Are any of those dead ends things that could be revived for a sequel?
The whole time, our goal was to try to make the best film possible in and of itself. If people love it and if we’re fortunate enough to get to make a sequel, then there are definitely reams of old notes and dead ends that we’ll get to look back to. I think there are certainly some things in there that will prove inspiring. 
To bring it back to the graphic novel, at what point did writing Godzilla: Awakening become part of the deal?
I don’t remember exactly the date but once the film was underway and Legendary has their own comic imprint, so when they approached about the idea of doing it, it was incredibly exciting to get to delve back into that universe and flesh certain things out, certain elements of backstory that had been there but only in my imagination to help me write the stuff that’s contained in the movie. This was a chance to go back and fill in some of those gaps for the audience. It was a really, really cool process. 
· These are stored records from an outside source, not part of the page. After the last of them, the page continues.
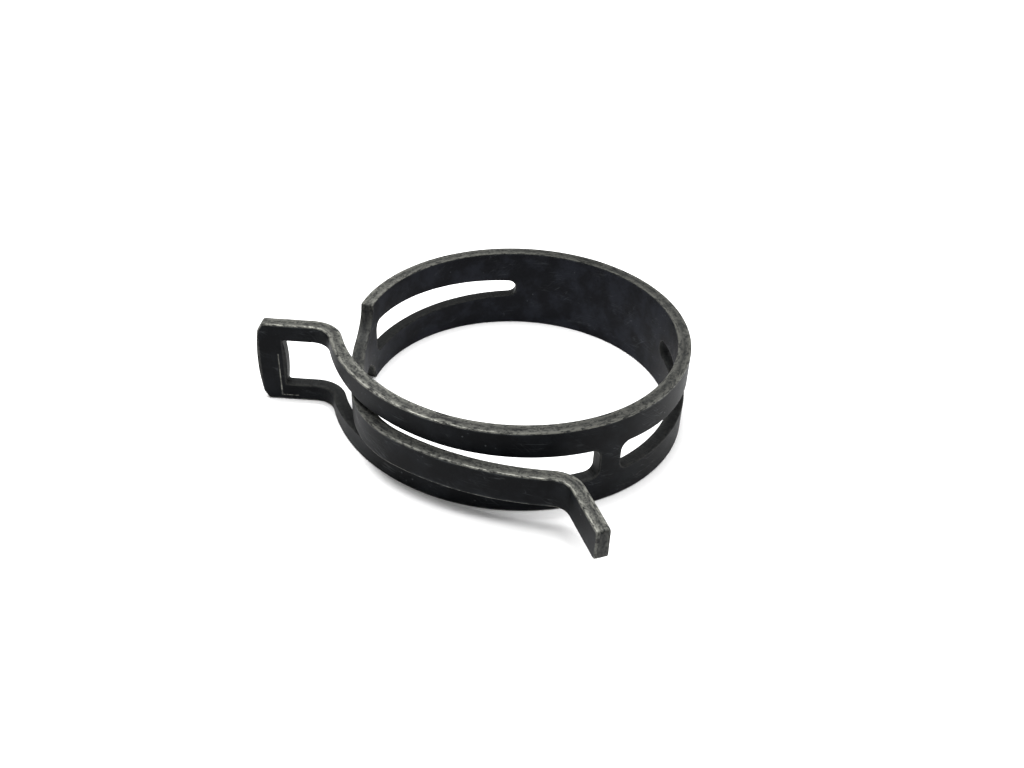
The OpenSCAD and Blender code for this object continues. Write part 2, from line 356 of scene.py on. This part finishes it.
# The flat plate: two faces, and rounded edges around the outline and every hole
def flatPlate(side, outer, holes):
    plate = bmesh.new()
    leanLayer = plate.verts.layers.float_vector.new("leaning")
    wearLayer = plate.verts.layers.float.new("wear")
    # the recess mask paints shade: it holds back bare metal in the recesses
    recessShadeLayer = plate.verts.layers.float.new("sheltered")
    rings, faceLoops = edgeRings(), {1: [], -1: []}
    for outline, solidSide in [(outer, 1)] + [(hole, -1) for hole in holes]:
        outward = outwardOf(outline, solidSide)
        loops = []
        for inset, depth, lean, face, wear in rings:
            loop = []
            for here, (out, radius) in zip(outline, outward):
                at = here - out * min(inset, strip["ringShare"] * radius)
                vert = plate.verts.new((at.x, at.y, depth))
                sideways = out * math.sin(lean)
                vert[leanLayer] = (sideways.x, sideways.y, face * math.cos(lean))
                vert[wearLayer] = wear
                inWindow = 1 < here.y < strip["width"] - 1 and here.x < arcEnd(side)
                # painted shade: 1 around holes, 0.8 along the narrowed tongue, up to 0.7 on walls facing along
                # the strip
                vert[recessShadeLayer] = 1 if solidSide < 0 else max(0.8 * inWindow, 0.7 * abs(out.x))
                loop.append(vert)
            loops.append(loop)
        for loop, following in zip(loops, loops[1:]):
            for i in range(len(loop)):
                plate.faces.new((loop[i - 1], loop[i], following[i], following[i - 1]))
        faceLoops[1].append(loops[0])
        faceLoops[-1].append(loops[-1])
    if "scoreDepth" in side:
        outline, loops = scoreOutline(side), []
        # a clean ring around the line keeps its brightness off the face beside it
        for inset, depth, wear in ((-0.1, 0, 0), (0, 0, 0.5), (0.04, side["scoreDepth"], 0.9)):
            loop = []
            for here, (out, _) in zip(outline, outwardOf(outline, 1)):
                at = here - out * inset
                vert = plate.verts.new((at.x, at.y, depth - strip["thickness"] / 2))
                vert[leanLayer] = (0, 0, -1)
                vert[wearLayer] = wear * min(1, 1.4 - at.y / side["scoreHigh"])
                loop.append(vert)
            loops.append(loop)
        for loop, following in zip(loops, loops[1:]):
            for i in range(len(loop)):
                plate.faces.new((loop[i - 1], loop[i], following[i], following[i - 1]))
        faceLoops[-1].append(loops[0])
        fillFace(plate, loops[-1], [])
    for loops in faceLoops.values():
        fillFace(plate, loops[0], loops[1:])
    return plate


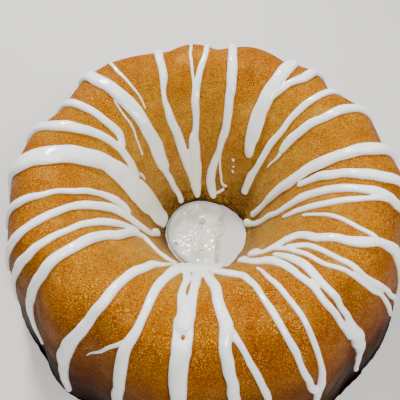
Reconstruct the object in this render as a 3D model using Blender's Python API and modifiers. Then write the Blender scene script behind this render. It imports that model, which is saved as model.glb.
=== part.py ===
"""A ring-shaped pound cake, turned out of a fluted tin and striped with poured white icing.

The cake stands on its flat side, centred on the origin, with +Z up. A place on the crust is
given in two numbers: the distance along the profile, which starts at the foot of the hole,
climbs the funnel, crosses the crown and runs down the outside, and the azimuth, which is
counted from +Y towards +X.
"""
import math

import bmesh
import bpy
import numpy as np
from mathutils import Vector

# Driving dimensions of the ring, in metres
CAKE_RADIUS = 0.1216
CROWN_RADIUS = 0.0820
HOLE_RADIUS = 0.0260
CAKE_HEIGHT = 0.0753
# Exponents of the two curves that the crown joins: how full the outside and the funnel are
OUTER_FULLNESS = (2.8, 0.8)
FUNNEL_FULLNESS = (2.0, 1.1)
BASE_CHAMFER = 0.0012

# Broad uneven flutes that begin below the crown. For each: the azimuth of a valley in degrees,
# how far the crust stands out there and on the crest that follows, in mm
FLUTES = (
    (-148, -3.8, -0.2), (-128, -3.2, -0.1), (-100, -1.4, 0.4), (-60, -3.2, 2.6),
    (-12, -1.0, 1.8), (8, -1.5, 1.9), (36, -1.8, 0.1), (56, -4.6, -0.6),
    (84, -2.8, 0.4), (112, -2.6, -1.2), (144, -3.6, 0.0), (172, -1.6, 0.0),
)
FLUTE_ROUNDING = 0.25
FLUTE_FADE = 0.014

# The foot of the hole bulges inwards on one side: how far, its azimuth, half its width, its height
BULGE = 0.0042
BULGE_AZIMUTH = 25.0
BULGE_SPREAD = 50.0
BULGE_HEIGHT = 0.016

# The wall of the funnel is hollow on the near side: how deep, its azimuth, half its width, its
# share at the foot, and the distances along the profile at which it is full and fades away
HOLLOW = 0.0050
HOLLOW_AZIMUTH = 175.0
HOLLOW_SPREAD = 30.0
HOLLOW_FOOT = 0.6
HOLLOW_FULL = 0.025
HOLLOW_END = (0.030, 0.060)

# Facets of the ring
RING_STEPS = 90
OUTER_ROWS = 12
FUNNEL_ROWS = 9

# Cross-section of a stripe of icing
ICING_HEIGHT_SHARE = 0.42
ICING_HEIGHT_MOST = 0.0030
ICING_SINK = 0.0012
ICING_STEP = 0.0105
SECTION = ((-0.50, None), (-0.37, 0.66), (0.0, 1.0), (0.37, 0.66), (0.50, None))

# Icing that ran through to the surface below and set in the hole
POOL_RADIUS = 0.0255
POOL_HEIGHT = 0.0030
POOL_STEPS = 40
BARE_AZIMUTH = 103.0
BARE_DISTANCE = 0.0110
BARE_SLOPE = 0.0012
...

Are you still working on a Jimi Hendrix movie?
Well, there is a script and I’m hopeful that one day we get to make it. It would be really incredible. I know there’s certainly the desire. I wrote it also for Legendary and Thomas Tull, in addition to being a giant Godzilla fan, is also a huge rock n’ roll buff. I know there’s the desire. If there’s a possibility, there’s certainly the will to do a movie like that. 
What period does your script cover?
It’s not one period. It hits a lot of important things without being structured in the soup to nuts biopic style. It takes a very specific structure and uses flashbacks to tell some of the key moments and link them in this almost mystery. It’s chock full of at least my favorite Jimi Hendrix songs.